[Parts and joints as JSON]
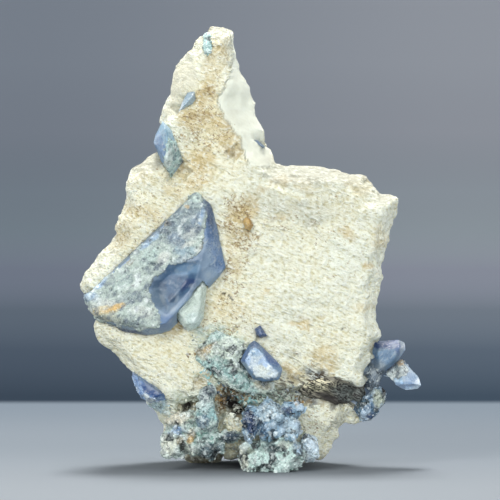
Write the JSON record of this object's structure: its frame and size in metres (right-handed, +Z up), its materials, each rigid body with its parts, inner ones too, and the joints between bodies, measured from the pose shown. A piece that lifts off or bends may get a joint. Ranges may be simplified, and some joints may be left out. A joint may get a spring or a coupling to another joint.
{
  "type": "benitoite specimen",
  "caption": "Cream-white natrolite slab with a tall spire, blue benitoite crystals on its front and a foot of blue-green blueschist crust.",
  "frame": {"origin": "on the ground plane, under the middle of the specimen's bounding box", "axes": "+Z up along the spire, the crystal-bearing front faces -Y, +X to the right seen from the front"},
  "size_m": [0.0552, 0.025, 0.0713],
  "materials": {
    "natrolite": "matte",
    "benitoite_blue": "gloss",
    "benitoite_pale": "satin",
    "benitoite_dark": "gloss",
    "joaquinite": "satin",
    "blueschist": "matte",
    "mint_crust": "matte",
    "fibrous_dark": "matte"
  },
  "bodies": {
    "root": {"natrolite_matrix": "natrolite", "benitoite_main_crystal": "benitoite_blue", "benitoite_pale_fragment": "benitoite_pale", "benitoite_upper_left": "benitoite_blue", "benitoite_pale_sliver": "benitoite_pale", "benitoite_spire_fleck": "benitoite_dark", "benitoite_small_dark": "benitoite_dark", "benitoite_lower_middle": "benitoite_blue", "benitoite_lower_left": "benitoite_blue", "benitoite_head_crystal": "benitoite_blue", "benitoite_arm_crystal": "benitoite_pale", "benitoite_lower_right": "benitoite_dark", "benitoite_lower_column": "benitoite_blue", "joaquinite_grain": "joaquinite", "blueschist_mint_crust": "mint_crust", "blueschist_blue_white_lump": "blueschist", "blueschist_left_cluster": "blueschist", "blueschist_crust": "blueschist", "blueschist_top_patch": "mint_crust", "fibrous_seam": "fibrous_dark"}
  },
  "joints": []
}
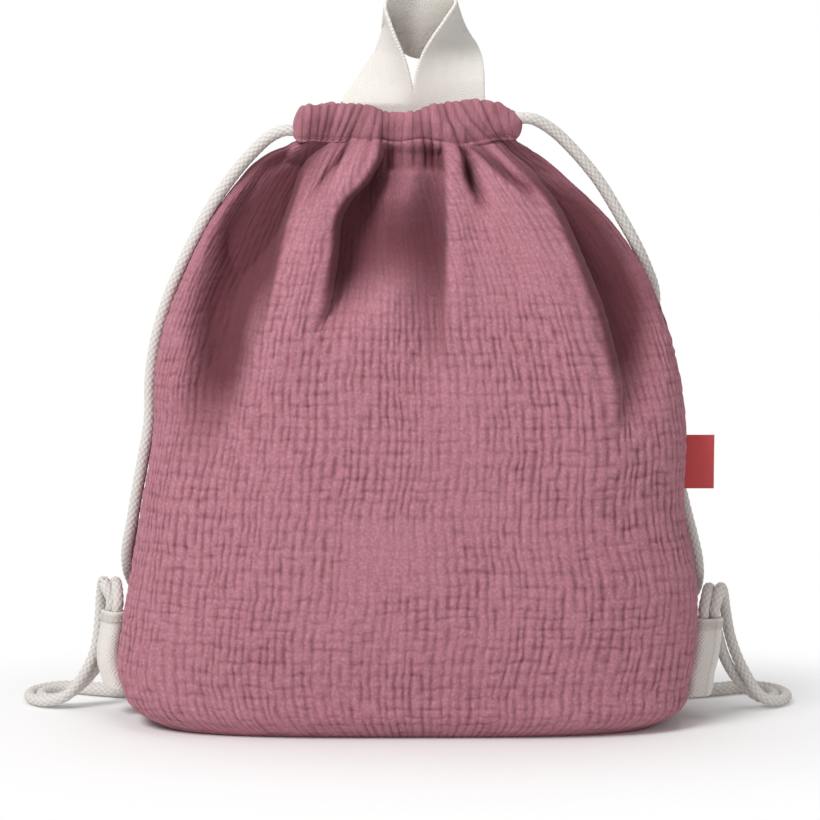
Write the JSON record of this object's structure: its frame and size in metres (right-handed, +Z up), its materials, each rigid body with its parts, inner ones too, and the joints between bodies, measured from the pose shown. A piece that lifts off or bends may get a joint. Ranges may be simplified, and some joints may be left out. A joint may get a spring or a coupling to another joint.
{
  "type": "drawstring backpack",
  "caption": "Soft drawstring backpack of crinkled cotton gauze, standing full, with a gathered collar, cord straps, corner tabs, a carry handle and a side label.",
  "frame": {"origin": "middle of the base, on the surface that the bag stands on", "axes": "+Z up, -Y to the front, +X to the right seen from the front"},
  "size_m": [0.3992, 0.1236, 0.3647],
  "materials": {
    "gauze": "matte crinkled double gauze, dusty rose",
    "cord": "matte braided cotton, off-white",
    "webbing": "matte herringbone cotton webbing, off-white",
    "label": "satin woven ribbon, red"
  },
  "bodies": {
    "bag": {"front_panel": "gauze", "back_panel": "gauze", "left_cord_turn": "cord", "right_cord_turn": "cord", "left_free_front_strand": "cord", "left_free_back_strand": "cord", "right_free_front_strand": "cord", "right_free_back_strand": "cord"},
    "front_collar": {"front_channel": "gauze", "left_cord_front_run": "cord", "right_cord_front_run": "cord"},
    "back_collar": {"back_channel": "gauze", "left_cord_back_run": "cord", "right_cord_back_run": "cord", "handle_left_end": "webbing", "handle_right_end": "webbing"},
    "handle": {"carry_handle": "webbing"},
    "label": {"side_label": "label"},
    "left_corner": {"left_tab": "webbing", "left_cord_inner_end": "cord", "left_cord_outer_end": "cord"},
    "right_corner": {"right_tab": "webbing", "right_cord_inner_end": "cord", "right_cord_outer_end": "cord"}
  },
  "joints": [
    {"name": "front_mouth", "type": "hinge", "parent": "bag", "child": "front_collar", "pos_m": [0, -0.0148, 0.29015], "axis": [1, 0, 0], "range_deg": [0, 18], "deforming": ["left_cord_turn", "right_cord_turn"]},
    {"name": "back_mouth", "type": "hinge", "parent": "bag", "child": "back_collar", "pos_m": [0, 0.0148, 0.29015], "axis": [1, 0, 0], "range_deg": [-18, 0]},
    {"name": "handle_fold", "type": "hinge", "parent": "back_collar", "child": "handle", "pos_m": [0, 0.0023, 0.3084], "axis": [1, 0, 0], "range_deg": [-12, 70]},
    {"name": "label_flap", "type": "hinge", "parent": "bag", "child": "label", "pos_m": [0.1392, 0, 0.1305], "axis": [0, 0, 1], "range_deg": [-70, 70]},
    {"name": "left_tab_swing", "type": "hinge", "parent": "bag", "child": "left_corner", "pos_m": [-0.1504, 0, 0.0345], "axis": [0, 0, 1], "range_deg": [-25, 25]},
    {"name": "right_tab_swing", "type": "hinge", "parent": "bag", "child": "right_corner", "pos_m": [0.1506, 0, 0.031], "axis": [0, 0, 1], "range_deg": [-25, 25]}
  ],
  "couplings": [
    {"joint": "back_mouth", "follows": "front_mouth", "ratio": -1}
  ]
}
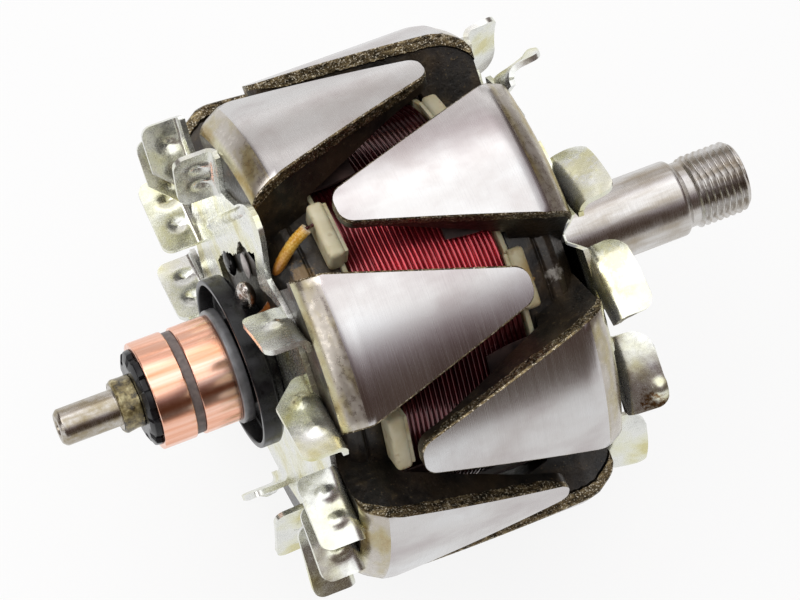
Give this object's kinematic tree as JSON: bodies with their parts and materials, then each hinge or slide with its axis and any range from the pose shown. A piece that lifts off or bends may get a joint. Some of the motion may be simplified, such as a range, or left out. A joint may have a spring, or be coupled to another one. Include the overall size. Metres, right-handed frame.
{
  "type": "alternator rotor",
  "caption": "Claw-pole alternator rotor: interleaved steel claws over a field winding, with a fan at each end, slip rings and a threaded drive shaft.",
  "frame": {"origin": "middle of the drive end bearing seat, on the shaft axis", "axes": "+X along the shaft towards the threaded drive end; +Z through the middle of one drive end claw; the rotor lies on its side"},
  "size_m": [0.1568, 0.1076, 0.1076],
  "materials": {
    "shaft_steel": "ground steel with tool marks",
    "pole_steel": "claw tops turned bright, sides dark forging scale",
    "bobbin_nylon": "cream moulded nylon, varnish stained",
    "winding_enamel": "copper wire in glossy red enamel",
    "winding_shield": "thin purple grey insulating sheet",
    "fan_zinc": "pressed sheet steel, zinc plated with yellow tints",
    "black_plastic": "black moulded resin",
    "ring_copper": "polished copper with fine turning lines",
    "grey_band": "dull grey brown insulation",
    "collar_resin": "rough brown resin",
    "lead_sleeve": "woven yellow orange sleeve, varnished",
    "solder": "shiny lumpy solder"
  },
  "bodies": {
    "root": {"shaft": "shaft_steel", "drive_end_pole": "pole_steel", "slip_ring_end_pole": "pole_steel", "bobbin": "bobbin_nylon", "field_winding": "winding_enamel", "drive_end_winding_shield": "winding_shield", "slip_ring_end_winding_shield": "winding_shield", "drive_end_fan": "fan_zinc", "slip_ring_end_fan": "fan_zinc", "slip_ring_moulding": "black_plastic", "outer_slip_ring": "ring_copper", "slip_ring_spacer_band": "grey_band", "inner_slip_ring": "ring_copper", "slip_ring_end_band": "grey_band", "insulator_cup": "black_plastic", "insulator_hub": "black_plastic", "end_collar": "collar_resin", "lead_sleeve_upper": "lead_sleeve", "lead_sleeve_lower": "lead_sleeve", "lead_wire_upper": "winding_enamel", "lead_wire_lower": "winding_enamel", "solder_joint_upper": "solder", "solder_joint_lower": "solder"}
  },
  "joints": []
}
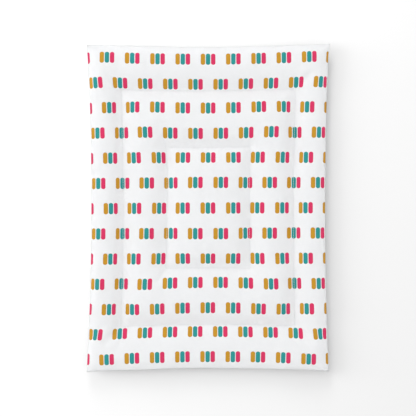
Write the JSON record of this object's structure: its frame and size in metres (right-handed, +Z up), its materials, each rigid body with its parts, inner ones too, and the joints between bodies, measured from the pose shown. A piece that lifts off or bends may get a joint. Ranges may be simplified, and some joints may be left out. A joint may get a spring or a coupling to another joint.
{
  "type": "changing pad",
  "caption": "Flat padded changing mat: printed top cover over wadding, quilted through in concentric rectangles, with waisted sides, soft pointed corners and a knife-edge seam.",
  "frame": {"origin": "on the supporting surface, under the middle of the mat", "axes": "+X across the width, +Y along the length towards the head end, +Z up out of the printed face"},
  "size_m": [0.5, 0.676, 0.027],
  "materials": {
    "printed_cotton": "matte white fine plain weave with a small repeating print in mustard, teal and pink",
    "plain_cotton": "matte white fine plain weave",
    "wadding": "lofty off-white polyester fibre",
    "quilt_thread": "white spun thread with a slight lustre",
    "seam_thread": "white spun thread",
    "label_satin": "blank white satin tape"
  },
  "bodies": {
    "root": {"top_cover": "printed_cotton", "base_cover": "plain_cotton", "centre_filling": "wadding", "middle_filling_right": "wadding", "middle_filling_back": "wadding", "middle_filling_left": "wadding", "middle_filling_front": "wadding", "border_filling_right": "wadding", "border_filling_back": "wadding", "border_filling_left": "wadding", "border_filling_front": "wadding", "inner_quilt_needle_thread": "quilt_thread", "inner_quilt_bobbin_thread": "quilt_thread", "outer_quilt_needle_thread": "quilt_thread", "outer_quilt_bobbin_thread": "quilt_thread", "edge_seam_thread": "seam_thread", "closing_seam_thread": "seam_thread", "care_label": "label_satin", "care_label_stitching": "seam_thread"}
  },
  "joints": []
}
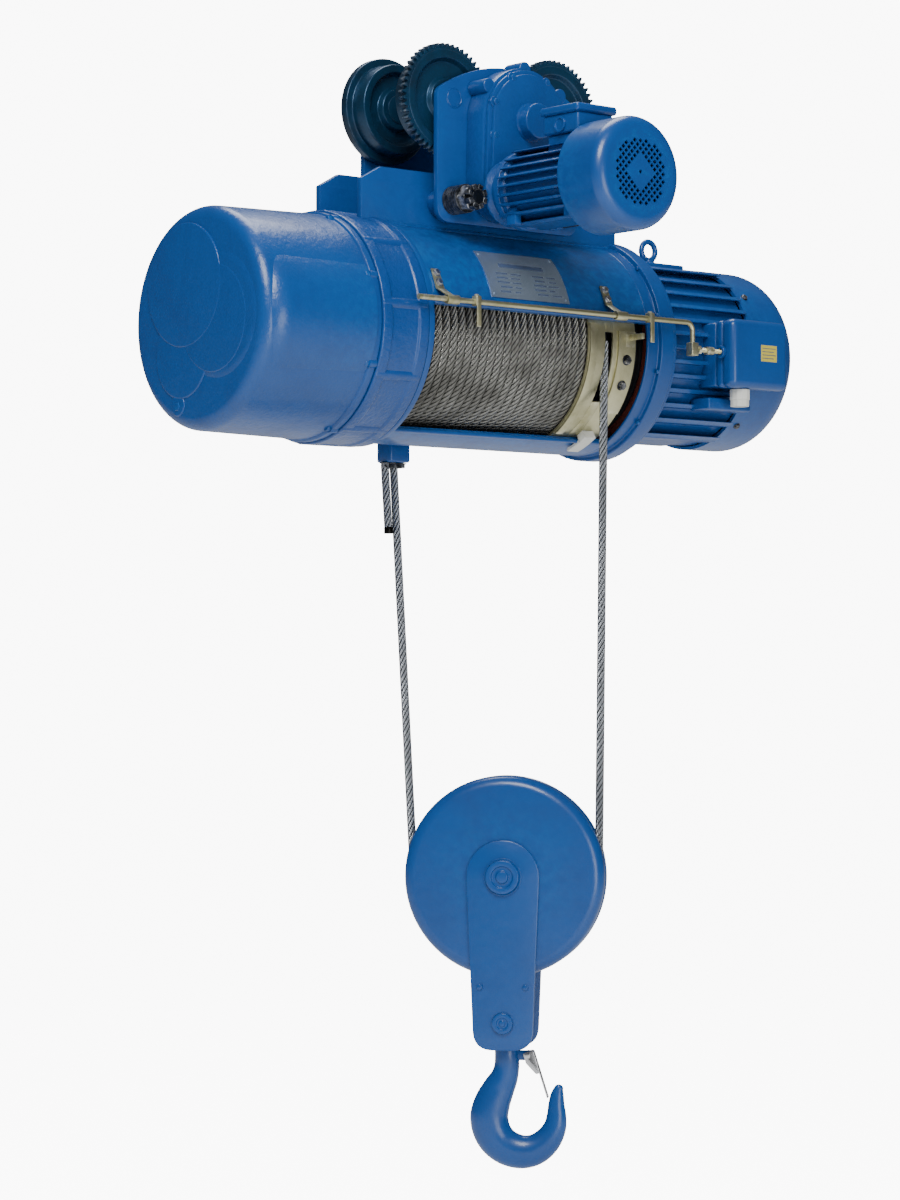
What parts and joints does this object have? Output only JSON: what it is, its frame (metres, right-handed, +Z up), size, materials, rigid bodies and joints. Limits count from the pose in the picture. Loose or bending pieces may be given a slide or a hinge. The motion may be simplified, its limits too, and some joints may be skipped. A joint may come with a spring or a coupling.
{
  "type": "electric wire rope hoist",
  "caption": "Monorail wire rope hoist: drum in a windowed tube between a gearbox and a finned motor, geared push trolley above, rope falls to a swivel hook block.",
  "frame": {"origin": "on the rail's running surface, midway between the four wheels", "axes": "+X along the drum from gearbox to motor and along the rail, +Y away from the trolley drive, +Z up"},
  "size_m": [1.068, 0.587, 1.6493],
  "materials": {
    "blue_paint": "glossy enamel over rough casting and plate",
    "dark_blue_casting": "glossy enamel over rough iron casting",
    "greased_iron": "machined iron with dark grease",
    "bright_steel": "machined",
    "wire_rope": "greased stranded wire",
    "yellow_zinc": "yellow passivated zinc",
    "black_steel": "black oxide",
    "pale_plastic": "moulded",
    "silver_plate": "satin",
    "copper_winding": "varnished winding"
  },
  "bodies": {
    "hoist_frame": {"side_plate_front": "blue_paint", "side_plate_rear": "blue_paint", "front_axle_left": "bright_steel", "front_axle_right": "bright_steel", "rear_axle_left": "bright_steel", "rear_axle_right": "bright_steel", "tie_bolt_left": "black_steel", "tie_bolt_right": "black_steel", "hanging_plate_front": "blue_paint", "hanging_plate_rear": "blue_paint", "drum_housing": "blue_paint", "nameplate": "silver_plate", "gearbox_housing": "dark_blue_casting", "gearbox_cover": "blue_paint", "hoist_motor_frame": "blue_paint", "hoist_motor_cover": "blue_paint", "stator_core": "copper_winding", "drum_bearing_shield": "dark_blue_casting", "eye_bolt": "blue_paint", "switch_box": "blue_paint", "cable_gland": "pale_plastic", "rod_bracket_left": "yellow_zinc", "rod_bracket_right": "yellow_zinc", "reducer_housing": "blue_paint", "reducer_cover": "blue_paint", "trolley_motor_body": "blue_paint", "fan_cover": "blue_paint", "terminal_box": "blue_paint", "rope_anchor": "blue_paint", "rope_tail": "wire_rope", "rope_fall_live": "wire_rope", "rope_fall_dead": "wire_rope"},
    "rope_drum": {"drum": "greased_iron", "rope_on_drum": "wire_rope", "output_gear": "greased_iron"},
    "rope_guide": {"rope_guide": "yellow_zinc", "guide_tongue": "pale_plastic"},
    "limit_rod": {"limit_rod": "yellow_zinc"},
    "hoist_shaft": {"drive_shaft": "bright_steel", "brake_wheel": "greased_iron"},
    "first_gear": {"first_gear": "greased_iron"},
    "second_gear": {"second_gear": "greased_iron"},
    "front_wheel_left": {"front_wheel_left": "greased_iron"},
    "front_wheel_right": {"front_wheel_right": "greased_iron"},
    "rear_wheel_left": {"rear_wheel_left": "greased_iron"},
    "rear_wheel_right": {"rear_wheel_right": "greased_iron"},
    "drive_pinion": {"drive_pinion": "greased_iron"},
    "middle_gear": {"middle_gear": "greased_iron"},
    "trolley_rotor": {"trolley_rotor": "bright_steel"},
    "hook_block": {"sheave_cover_front": "blue_paint", "sheave_cover_rear": "blue_paint", "strap_front": "blue_paint", "strap_rear": "blue_paint", "sheave_pin": "blue_paint", "rope_on_sheave": "wire_rope"},
    "sheave": {"sheave": "greased_iron"},
    "crosshead": {"crosshead": "blue_paint"},
    "hook": {"hook": "blue_paint", "hook_nut": "bright_steel"},
    "latch": {"latch": "bright_steel"}
  },
  "joints": [
    {"name": "hook_lift", "type": "slide", "parent": "hoist_frame", "child": "hook_block", "axis": [0, 0, 1], "range_m": [-9, 0.28], "deforming": ["rope_fall_live", "rope_fall_dead"]},
    {"name": "drum_spin", "type": "hinge", "parent": "hoist_frame", "child": "rope_drum", "pos_m": [0, 0, -0.273], "axis": [1, 0, 0], "range_deg": [-225, 7195]},
    {"name": "guide_travel", "type": "slide", "parent": "hoist_frame", "child": "rope_guide", "axis": [1, 0, 0], "range_m": [-0.2925, 0.0095]},
    {"name": "limit_rod_slide", "type": "slide", "parent": "hoist_frame", "child": "limit_rod", "axis": [1, 0, 0], "range_m": [-0.01, 0.01], "stiffness_N_per_m": 400},
    {"name": "hoist_shaft_spin", "type": "hinge", "parent": "hoist_frame", "child": "hoist_shaft", "pos_m": [0, 0, -0.273], "axis": [1, 0, 0], "continuous": true},
    {"name": "first_gear_spin", "type": "hinge", "parent": "hoist_frame", "child": "first_gear", "pos_m": [-0.41, -0.07, -0.273], "axis": [1, 0, 0], "continuous": true},
    {"name": "second_gear_spin", "type": "hinge", "parent": "hoist_frame", "child": "second_gear", "pos_m": [-0.36, -0.05161, -0.34054], "axis": [1, 0, 0], "continuous": true},
    {"name": "drive_pinion_spin", "type": "hinge", "parent": "hoist_frame", "child": "drive_pinion", "pos_m": [0, -0.0903, 0.0359], "axis": [0, 1, 0], "continuous": true},
    {"name": "front_wheel_left_spin", "type": "hinge", "parent": "hoist_frame", "child": "front_wheel_left", "pos_m": [-0.105, -0.056, 0.067], "axis": [0, 1, 0], "continuous": true},
    {"name": "rear_wheel_left_spin", "type": "hinge", "parent": "hoist_frame", "child": "rear_wheel_left", "pos_m": [-0.105, 0.056, 0.067], "axis": [0, 1, 0], "continuous": true},
    {"name": "front_wheel_right_spin", "type": "hinge", "parent": "hoist_frame", "child": "front_wheel_right", "pos_m": [0.105, -0.056, 0.067], "axis": [0, 1, 0], "continuous": true},
    {"name": "rear_wheel_right_spin", "type": "hinge", "parent": "hoist_frame", "child": "rear_wheel_right", "pos_m": [0.105, 0.056, 0.067], "axis": [0, 1, 0], "continuous": true},
    {"name": "middle_gear_spin", "type": "hinge", "parent": "hoist_frame", "child": "middle_gear", "pos_m": [-0.00067, -0.11, -0.0316], "axis": [0, 1, 0], "continuous": true},
    {"name": "trolley_rotor_spin", "type": "hinge", "parent": "hoist_frame", "child": "trolley_rotor", "pos_m": [-0.042, -0.26, -0.073], "axis": [0, 1, 0], "continuous": true},
    {"name": "sheave_spin", "type": "hinge", "parent": "hook_block", "child": "sheave", "pos_m": [0.0436, -0.0332, -1.068], "axis": [-0.749, -0.6626, 0], "range_deg": [-3740, 118]},
    {"name": "crosshead_tilt", "type": "hinge", "parent": "hook_block", "child": "crosshead", "pos_m": [0.0436, -0.0332, -1.283], "axis": [-0.749, -0.6626, 0], "range_deg": [-5, 5]},
    {"name": "hook_swivel", "type": "hinge", "parent": "crosshead", "child": "hook", "pos_m": [0.0436, -0.0332, -1.283], "axis": [0, 0, 1], "continuous": true},
    {"name": "latch_open", "type": "hinge", "parent": "hook", "child": "latch", "pos_m": [0.06547, -0.05792, -1.333], "axis": [0.749, 0.6626, 0], "range_deg": [0, 36], "stiffness_Nm_per_rad": 0.08, "springref_deg": -34.38}
  ],
  "couplings": [
    {"joint": "drum_spin", "follows": "hook_lift", "rad_per_m": -13.94},
    {"joint": "guide_travel", "follows": "hook_lift", "ratio": 0.03239},
    {"joint": "sheave_spin", "follows": "hook_lift", "rad_per_m": 7.246},
    {"joint": "first_gear_spin", "follows": "hoist_shaft_spin", "ratio": -0.25},
    {"joint": "second_gear_spin", "follows": "hoist_shaft_spin", "ratio": 0.057017},
    {"joint": "front_wheel_left_spin", "follows": "drive_pinion_spin", "ratio": -0.37736},
    {"joint": "front_wheel_right_spin", "follows": "drive_pinion_spin", "ratio": -0.37736},
    {"joint": "rear_wheel_left_spin", "follows": "drive_pinion_spin", "ratio": -0.37736},
    {"joint": "rear_wheel_right_spin", "follows": "drive_pinion_spin", "ratio": -0.37736},
    {"joint": "middle_gear_spin", "follows": "drive_pinion_spin", "ratio": -3.2857},
    {"joint": "trolley_rotor_spin", "follows": "drive_pinion_spin", "ratio": 10.952}
  ]
}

EXERCISE DETAILS: Count the lines above that contain the word "slide", and reply with only that number.

THE RESULT: 5